Technology Brings Efficiency and Accuracy

A strong competitive analysis program requires identifying all of your main competitors, thoroughly analyzing their products and strategy, and consistently monitoring their activities. That’s a lot to accomplish. Handing those directives to an individual or two and hoping for the best will leave an overwhelmed employee drowning in more work than a human can handle alone.

But the people on your team don’t have to do it alone. You can vastly simplify the process of gaining competitive intelligence by using an automated competitive research tool. Incorporating the right technology into your process is how you work smarter, not harder. It’s how you make sure the people you depend on are equipped with what they need to succeed in their part of the job. And it’s how you ensure the process you developed is obtainable and actionable.

Most businesses don’t have dozens of people to handle the work of CI. The 2020 State of Product Marketing report found that tiny product marketing teams are the norm—often with only one person. If those tiny teams are to have any chance of achieving the lofty goals most people set out when starting a competitive intelligence initiative, they need technology that makes the work actually manageable.
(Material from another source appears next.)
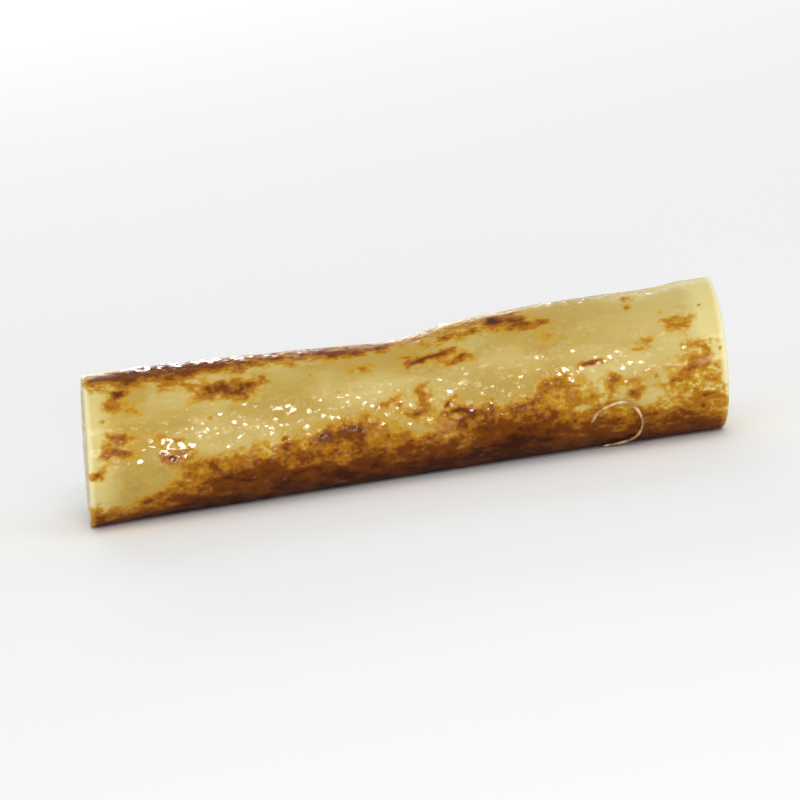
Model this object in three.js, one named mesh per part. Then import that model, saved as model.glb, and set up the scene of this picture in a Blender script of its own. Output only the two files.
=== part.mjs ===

In addition to making competitive research considerably more efficient, technology can also enable improved results. AI can ensure that the most important insights you need don’t get lost in all the noise. It can collect and scour huge amounts of data and save you the trouble of figuring out which pieces of it actually matter to your strategy. It can also put the information into data visualizations that make it easier for the humans on your team to process insights and put them to use.